Green wind. Green branches.
The ship out on the sea
and the horse on the mountain.
With the shadow at the waist
she dreams on her balcony,
green flesh, green hair,
with eyes of cold silver.
"Romance Sonámbulo" ("Ballad of the Sleepwalker)"
In June 1929, García Lorca travelled to America with Fernando de los Rios on
the SS Olympic, a sister liner to the Titanic.They stayed mostly in New York
City, where Rios started a lecture tour and García Lorca enrolled at Columbia
University School of General Studies, funded by his parents. He studied
English but, as before, was more absorbed by writing than study. He also
spent time in Vermont and later in Havana, Cuba. His collection Poeta en
Nueva York (A poet in New York, published posthumously in 1942) explores
alienation and isolation through some graphically experimental poetic
techniques and was influenced by the Wall Street crash which he personally
witnessed. This condemnation of urban capitalist society and materialistic
modernity was a sharp departure from his earlier work and label as a
folklorist. His play of this time, El Público (The Public), was not published
until the late 1970s and has never been published in its entirety, the
manuscript lost. However, the Hispanic Society of America in New York City
retains several of his personal letters.
The Republic
García Lorca's return to Spain in 1930 coincided with the fall of the
dictatorship of Primo de Rivera and the re-establishment of the Spanish
Republic. In 1931, García Lorca was appointed as director of a university
student theatre company, Teatro Universitario la Barraca (The Shack). This
was funded by the Second Republic's Ministry of Education, and it was
charged with touring Spain's remotest rural areas in order to introduce
audiences to radically modern interpretations of classic Spanish theatre free
of charge. With a portable stage, and little equipment, they sought to bring
theatre to people who had never seen any, with García Lorca directing as
well as acting.
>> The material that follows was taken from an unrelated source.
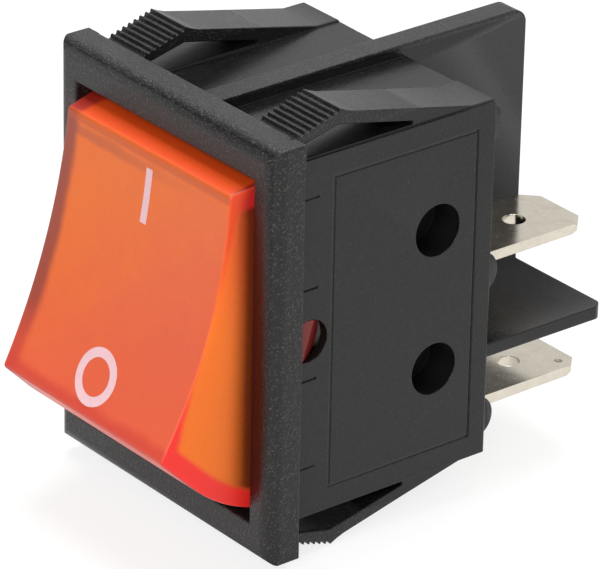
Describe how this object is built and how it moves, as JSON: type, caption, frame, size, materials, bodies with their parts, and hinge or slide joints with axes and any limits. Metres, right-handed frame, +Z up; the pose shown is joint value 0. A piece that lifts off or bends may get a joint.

He commented: "Outside of Madrid, the theatre, which is in its
very essence a part of the life of the people, is almost dead, and the people
suffer accordingly, as they would if they had lost their two eyes, or ears, or a
sense of taste. We [La Barraca] are going to give it back to them". His
experiences of travelling through impoverished rural Spain and New York,
(particularly amongst the disenfranchised African American population),
transformed him into a passionate advocate of the theatre of social action.
He wrote "The theatre is a school of weeping and of laughter, a free forum,
where men can question norms that are outmoded or mistaken and explain
with living example the eternal norms of the human heart".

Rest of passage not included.